The kitchen is defined by the Botanical Challenge all-plant menu and We're Smart Green Guide five-radish listing, with the Vis & Vlees track secondary.
The Botanical Challenge plant-only menu contains no meat or fish and is built from vegetables, fruits, herbs, nuts, seeds, seaweed and mushrooms. Chef-owner Martin Berkelmans explicitly positions vegetables as the starting point of the kitchen ('groenten zijn en blijven het uitgangspunt'), and press describes the restaurant as vegetable-led. The kitchen holds the LekkerVega Gold mark, which requires a 100% vegetarian base menu with at least 50% plant-derived ingredients.
The restaurant is listed in the We're Smart Green Guide top 100 with five radishes, ranked #82 in the 2025 list. The Vis & Vlees parallel track offers fish and meat, but these are explicitly secondary; about one-third of the menu is vegetarian and around half of the four-course tasting is plant-based. Dutch Cuisine membership and Gault & Millau coverage further validate the plant-forward identity as the defining characteristic of the kitchen.
Sourcing signals
✓
Direct named-farm sourcing
✓
Low-impact beverage program
Two named local producers—Den Food Bosch (Sint-Michielsgestel) and Tuinderij Geworteld (Bruchem)—deliver weekly vegetables, fruit and flowers, documented on the restaurant's own pages and corroborated in editorial coverage.
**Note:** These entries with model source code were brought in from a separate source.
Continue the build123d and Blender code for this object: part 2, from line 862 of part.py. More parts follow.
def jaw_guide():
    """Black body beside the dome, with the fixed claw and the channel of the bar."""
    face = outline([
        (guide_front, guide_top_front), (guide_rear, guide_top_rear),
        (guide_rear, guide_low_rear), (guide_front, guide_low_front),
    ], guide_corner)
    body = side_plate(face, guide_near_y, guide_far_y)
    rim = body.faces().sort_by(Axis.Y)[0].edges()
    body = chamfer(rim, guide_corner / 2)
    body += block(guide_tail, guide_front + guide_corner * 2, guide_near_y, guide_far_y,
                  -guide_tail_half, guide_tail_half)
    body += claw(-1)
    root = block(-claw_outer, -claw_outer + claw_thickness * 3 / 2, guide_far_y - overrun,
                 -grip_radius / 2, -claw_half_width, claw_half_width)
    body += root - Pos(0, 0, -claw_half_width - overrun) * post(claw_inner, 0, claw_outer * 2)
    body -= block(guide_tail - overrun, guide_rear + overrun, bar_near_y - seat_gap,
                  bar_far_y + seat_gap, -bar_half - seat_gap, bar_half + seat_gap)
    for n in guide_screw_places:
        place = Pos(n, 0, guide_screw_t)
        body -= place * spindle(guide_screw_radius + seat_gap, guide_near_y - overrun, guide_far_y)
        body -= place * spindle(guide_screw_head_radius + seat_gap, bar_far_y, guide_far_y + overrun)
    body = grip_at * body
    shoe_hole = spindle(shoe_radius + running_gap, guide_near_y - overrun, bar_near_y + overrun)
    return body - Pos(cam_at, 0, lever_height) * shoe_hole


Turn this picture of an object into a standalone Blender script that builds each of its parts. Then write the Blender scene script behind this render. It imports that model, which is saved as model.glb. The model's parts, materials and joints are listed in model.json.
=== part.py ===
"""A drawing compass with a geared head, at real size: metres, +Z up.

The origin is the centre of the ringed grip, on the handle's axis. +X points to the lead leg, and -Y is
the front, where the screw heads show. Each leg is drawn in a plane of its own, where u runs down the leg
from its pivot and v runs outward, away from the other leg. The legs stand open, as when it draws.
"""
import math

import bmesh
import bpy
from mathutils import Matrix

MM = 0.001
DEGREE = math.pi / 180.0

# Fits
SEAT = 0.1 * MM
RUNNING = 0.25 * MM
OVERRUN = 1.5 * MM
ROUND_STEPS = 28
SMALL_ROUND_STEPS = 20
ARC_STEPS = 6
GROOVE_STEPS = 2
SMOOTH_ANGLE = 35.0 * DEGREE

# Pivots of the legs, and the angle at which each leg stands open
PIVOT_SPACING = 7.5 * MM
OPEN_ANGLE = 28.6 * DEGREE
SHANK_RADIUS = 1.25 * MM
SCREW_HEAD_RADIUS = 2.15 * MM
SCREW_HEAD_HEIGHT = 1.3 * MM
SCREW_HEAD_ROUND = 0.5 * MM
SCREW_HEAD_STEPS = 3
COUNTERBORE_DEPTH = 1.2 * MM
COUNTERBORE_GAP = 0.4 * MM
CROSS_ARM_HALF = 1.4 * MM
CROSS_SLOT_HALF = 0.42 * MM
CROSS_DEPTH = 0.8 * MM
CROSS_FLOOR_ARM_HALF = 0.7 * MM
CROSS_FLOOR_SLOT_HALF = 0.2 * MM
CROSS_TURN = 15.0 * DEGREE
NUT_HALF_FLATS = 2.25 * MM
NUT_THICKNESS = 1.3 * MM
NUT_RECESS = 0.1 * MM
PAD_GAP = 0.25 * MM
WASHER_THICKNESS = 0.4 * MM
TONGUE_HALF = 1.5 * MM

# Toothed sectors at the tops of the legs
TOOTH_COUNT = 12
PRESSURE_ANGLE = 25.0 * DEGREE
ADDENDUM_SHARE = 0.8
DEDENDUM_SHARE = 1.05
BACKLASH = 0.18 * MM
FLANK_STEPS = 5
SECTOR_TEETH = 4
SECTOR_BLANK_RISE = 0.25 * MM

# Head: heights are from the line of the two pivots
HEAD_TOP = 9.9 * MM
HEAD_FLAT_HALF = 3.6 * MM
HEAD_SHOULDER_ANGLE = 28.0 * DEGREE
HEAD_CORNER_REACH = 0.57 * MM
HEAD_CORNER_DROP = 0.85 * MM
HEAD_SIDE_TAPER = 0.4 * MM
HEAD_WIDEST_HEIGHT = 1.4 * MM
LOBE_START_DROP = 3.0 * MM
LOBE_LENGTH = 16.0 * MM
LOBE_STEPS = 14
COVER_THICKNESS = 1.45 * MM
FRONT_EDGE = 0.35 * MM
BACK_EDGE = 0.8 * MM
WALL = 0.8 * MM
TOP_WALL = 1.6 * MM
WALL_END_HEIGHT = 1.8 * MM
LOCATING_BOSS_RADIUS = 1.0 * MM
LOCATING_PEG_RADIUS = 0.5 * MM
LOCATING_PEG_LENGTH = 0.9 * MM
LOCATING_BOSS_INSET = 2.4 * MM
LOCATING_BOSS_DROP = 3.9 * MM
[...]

A fermentation lab above the dining room produces koji, tempeh, miso, garum, kimchi, plant-based cheeses and kefir; sauces, focaccia and mocktails are made in-house.
The sommelier-led wine programme sources organic-certified European wines; the alcohol-free pairing list includes specialty teas with traceable origin, house-brewed kefir and mocktails.